-- start of STORED DATA --

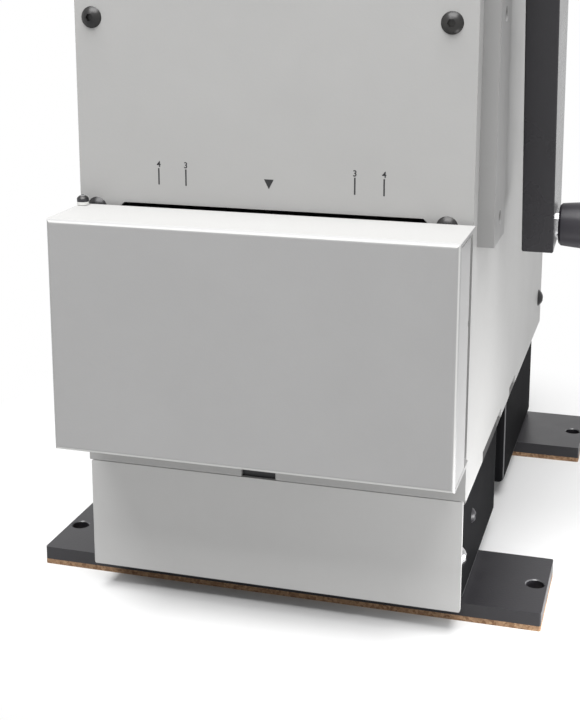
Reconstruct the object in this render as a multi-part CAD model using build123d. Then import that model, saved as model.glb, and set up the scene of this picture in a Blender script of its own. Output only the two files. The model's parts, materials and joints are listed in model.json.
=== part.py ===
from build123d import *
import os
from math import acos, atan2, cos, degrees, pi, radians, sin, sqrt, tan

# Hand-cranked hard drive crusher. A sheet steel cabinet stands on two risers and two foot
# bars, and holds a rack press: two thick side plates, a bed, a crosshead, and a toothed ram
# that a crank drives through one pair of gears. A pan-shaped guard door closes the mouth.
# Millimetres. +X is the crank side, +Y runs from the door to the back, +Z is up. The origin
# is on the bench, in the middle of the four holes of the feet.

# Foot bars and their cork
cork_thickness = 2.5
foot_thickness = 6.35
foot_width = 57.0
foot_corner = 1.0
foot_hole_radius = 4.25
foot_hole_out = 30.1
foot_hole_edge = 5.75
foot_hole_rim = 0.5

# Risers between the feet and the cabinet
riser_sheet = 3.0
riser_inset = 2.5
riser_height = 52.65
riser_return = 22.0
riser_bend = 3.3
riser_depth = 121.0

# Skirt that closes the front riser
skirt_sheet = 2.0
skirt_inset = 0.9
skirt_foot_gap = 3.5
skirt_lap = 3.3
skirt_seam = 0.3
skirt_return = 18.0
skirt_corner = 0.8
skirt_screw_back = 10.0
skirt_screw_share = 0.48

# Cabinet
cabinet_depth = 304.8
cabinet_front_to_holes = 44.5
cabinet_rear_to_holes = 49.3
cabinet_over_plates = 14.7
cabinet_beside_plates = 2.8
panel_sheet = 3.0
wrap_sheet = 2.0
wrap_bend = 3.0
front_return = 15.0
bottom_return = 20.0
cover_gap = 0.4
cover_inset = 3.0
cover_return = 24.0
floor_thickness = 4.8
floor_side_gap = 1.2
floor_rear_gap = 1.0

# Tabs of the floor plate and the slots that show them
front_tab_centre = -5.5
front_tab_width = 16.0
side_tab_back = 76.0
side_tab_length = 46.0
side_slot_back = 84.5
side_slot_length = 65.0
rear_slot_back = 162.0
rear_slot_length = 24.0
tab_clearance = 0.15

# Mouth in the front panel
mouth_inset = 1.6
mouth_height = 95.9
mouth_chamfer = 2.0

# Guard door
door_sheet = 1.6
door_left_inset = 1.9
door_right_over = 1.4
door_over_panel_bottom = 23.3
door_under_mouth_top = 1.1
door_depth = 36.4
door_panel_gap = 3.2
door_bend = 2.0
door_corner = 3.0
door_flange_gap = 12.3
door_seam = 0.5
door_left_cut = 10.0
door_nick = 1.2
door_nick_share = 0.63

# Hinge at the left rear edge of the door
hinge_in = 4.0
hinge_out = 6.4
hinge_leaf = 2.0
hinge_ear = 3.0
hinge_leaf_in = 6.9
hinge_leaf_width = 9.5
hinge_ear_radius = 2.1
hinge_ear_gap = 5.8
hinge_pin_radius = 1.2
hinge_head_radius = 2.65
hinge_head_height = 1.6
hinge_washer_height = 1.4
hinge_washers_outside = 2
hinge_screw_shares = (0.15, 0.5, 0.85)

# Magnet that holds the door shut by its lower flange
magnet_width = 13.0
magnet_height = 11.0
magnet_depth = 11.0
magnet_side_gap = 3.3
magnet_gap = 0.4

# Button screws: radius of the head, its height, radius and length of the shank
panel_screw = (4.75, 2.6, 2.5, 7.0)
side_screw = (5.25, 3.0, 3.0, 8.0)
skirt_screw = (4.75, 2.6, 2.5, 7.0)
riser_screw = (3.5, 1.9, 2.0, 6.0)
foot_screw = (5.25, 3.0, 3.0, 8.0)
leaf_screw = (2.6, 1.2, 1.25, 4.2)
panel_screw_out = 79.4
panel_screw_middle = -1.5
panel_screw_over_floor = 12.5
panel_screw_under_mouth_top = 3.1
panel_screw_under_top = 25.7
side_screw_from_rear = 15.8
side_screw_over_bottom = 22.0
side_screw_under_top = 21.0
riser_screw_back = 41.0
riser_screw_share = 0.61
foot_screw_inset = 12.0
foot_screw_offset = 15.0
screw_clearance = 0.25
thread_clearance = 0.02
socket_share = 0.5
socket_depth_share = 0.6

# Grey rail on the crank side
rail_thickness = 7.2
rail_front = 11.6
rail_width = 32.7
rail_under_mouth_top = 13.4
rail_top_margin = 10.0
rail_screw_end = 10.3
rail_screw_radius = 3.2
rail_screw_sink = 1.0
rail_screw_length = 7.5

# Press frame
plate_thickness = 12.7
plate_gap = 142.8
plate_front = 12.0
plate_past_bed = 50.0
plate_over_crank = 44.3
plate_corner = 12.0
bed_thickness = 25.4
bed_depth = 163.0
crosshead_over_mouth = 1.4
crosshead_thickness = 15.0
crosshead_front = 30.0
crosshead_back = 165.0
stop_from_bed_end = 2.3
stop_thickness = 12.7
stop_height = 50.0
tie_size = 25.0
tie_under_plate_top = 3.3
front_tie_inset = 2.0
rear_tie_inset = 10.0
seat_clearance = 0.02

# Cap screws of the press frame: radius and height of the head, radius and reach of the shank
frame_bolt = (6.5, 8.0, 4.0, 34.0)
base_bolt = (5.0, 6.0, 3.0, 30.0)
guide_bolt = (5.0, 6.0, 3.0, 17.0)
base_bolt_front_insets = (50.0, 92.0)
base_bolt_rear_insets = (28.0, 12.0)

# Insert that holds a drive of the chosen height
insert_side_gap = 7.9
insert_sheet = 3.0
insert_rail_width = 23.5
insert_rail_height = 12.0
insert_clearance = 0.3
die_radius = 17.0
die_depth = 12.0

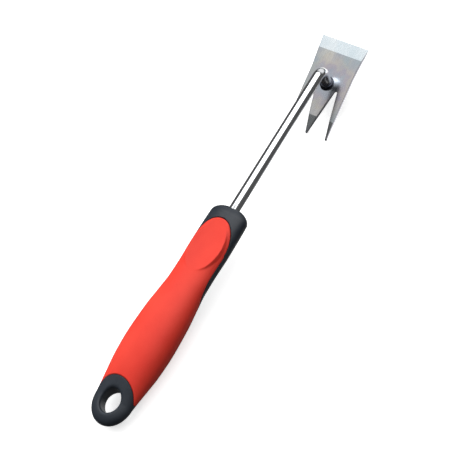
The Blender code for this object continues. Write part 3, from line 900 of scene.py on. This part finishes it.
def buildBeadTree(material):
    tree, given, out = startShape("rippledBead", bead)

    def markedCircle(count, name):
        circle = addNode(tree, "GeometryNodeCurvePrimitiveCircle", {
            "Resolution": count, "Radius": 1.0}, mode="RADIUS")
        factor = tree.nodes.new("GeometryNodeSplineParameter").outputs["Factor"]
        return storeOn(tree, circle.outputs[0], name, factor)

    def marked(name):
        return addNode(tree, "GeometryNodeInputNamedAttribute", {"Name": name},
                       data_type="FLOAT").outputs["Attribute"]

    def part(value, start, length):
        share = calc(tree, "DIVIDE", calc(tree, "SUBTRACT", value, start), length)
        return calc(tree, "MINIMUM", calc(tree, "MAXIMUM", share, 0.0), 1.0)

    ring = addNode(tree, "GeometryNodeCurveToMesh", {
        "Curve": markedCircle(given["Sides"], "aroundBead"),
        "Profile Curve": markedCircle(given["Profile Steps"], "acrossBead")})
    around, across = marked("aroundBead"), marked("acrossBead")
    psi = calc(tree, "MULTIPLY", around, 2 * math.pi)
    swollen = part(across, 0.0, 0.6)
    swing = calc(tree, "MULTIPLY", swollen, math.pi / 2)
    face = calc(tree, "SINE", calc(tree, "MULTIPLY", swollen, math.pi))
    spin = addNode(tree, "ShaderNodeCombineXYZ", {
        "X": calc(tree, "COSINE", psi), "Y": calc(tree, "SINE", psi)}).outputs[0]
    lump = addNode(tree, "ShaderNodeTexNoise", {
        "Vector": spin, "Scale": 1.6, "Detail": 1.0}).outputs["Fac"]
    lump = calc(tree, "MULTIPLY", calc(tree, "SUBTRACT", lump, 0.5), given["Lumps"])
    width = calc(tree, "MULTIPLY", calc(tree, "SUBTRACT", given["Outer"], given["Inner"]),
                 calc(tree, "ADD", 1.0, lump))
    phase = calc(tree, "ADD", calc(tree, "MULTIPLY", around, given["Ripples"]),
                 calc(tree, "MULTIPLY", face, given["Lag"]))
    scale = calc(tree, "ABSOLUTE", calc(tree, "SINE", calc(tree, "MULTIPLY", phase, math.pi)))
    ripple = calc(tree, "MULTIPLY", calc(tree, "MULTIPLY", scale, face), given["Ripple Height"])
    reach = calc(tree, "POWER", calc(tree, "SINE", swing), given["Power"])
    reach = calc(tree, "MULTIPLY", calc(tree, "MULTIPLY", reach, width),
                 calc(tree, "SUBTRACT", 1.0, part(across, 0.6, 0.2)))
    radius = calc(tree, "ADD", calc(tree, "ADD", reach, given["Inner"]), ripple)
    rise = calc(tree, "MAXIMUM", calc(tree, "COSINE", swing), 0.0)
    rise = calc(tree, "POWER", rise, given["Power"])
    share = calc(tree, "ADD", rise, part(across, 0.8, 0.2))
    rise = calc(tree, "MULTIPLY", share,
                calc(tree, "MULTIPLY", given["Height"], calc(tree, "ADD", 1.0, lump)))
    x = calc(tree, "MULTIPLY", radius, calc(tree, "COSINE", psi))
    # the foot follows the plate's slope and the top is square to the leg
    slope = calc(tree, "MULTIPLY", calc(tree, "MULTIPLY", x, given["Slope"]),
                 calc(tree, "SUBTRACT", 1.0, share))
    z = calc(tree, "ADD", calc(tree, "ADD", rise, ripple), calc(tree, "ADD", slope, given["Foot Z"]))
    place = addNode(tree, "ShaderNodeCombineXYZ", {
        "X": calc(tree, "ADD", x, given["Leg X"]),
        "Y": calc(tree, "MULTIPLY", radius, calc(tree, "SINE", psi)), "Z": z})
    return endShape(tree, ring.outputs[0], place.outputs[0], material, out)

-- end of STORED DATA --

PROBLEM DETAILS: From the very first line of the data through the line with "foot_hole_rim = 0.5" in it, please reproduce each line exactly and output nothing more.

CORRECT OUTPUT:
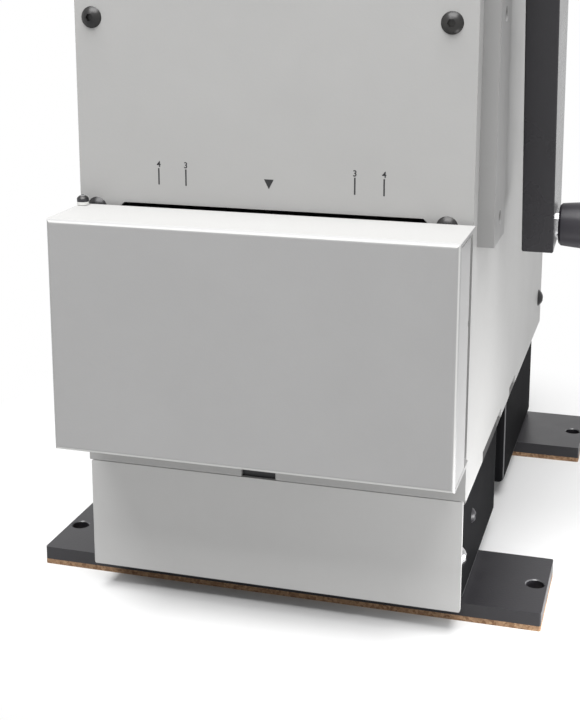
Reconstruct the object in this render as a multi-part CAD model using build123d. Then import that model, saved as model.glb, and set up the scene of this picture in a Blender script of its own. Output only the two files. The model's parts, materials and joints are listed in model.json.
=== part.py ===
from build123d import *
import os
from math import acos, atan2, cos, degrees, pi, radians, sin, sqrt, tan

# Hand-cranked hard drive crusher. A sheet steel cabinet stands on two risers and two foot
# bars, and holds a rack press: two thick side plates, a bed, a crosshead, and a toothed ram
# that a crank drives through one pair of gears. A pan-shaped guard door closes the mouth.
# Millimetres. +X is the crank side, +Y runs from the door to the back, +Z is up. The origin
# is on the bench, in the middle of the four holes of the feet.

# Foot bars and their cork
cork_thickness = 2.5
foot_thickness = 6.35
foot_width = 57.0
foot_corner = 1.0
foot_hole_radius = 4.25
foot_hole_out = 30.1
foot_hole_edge = 5.75
foot_hole_rim = 0.5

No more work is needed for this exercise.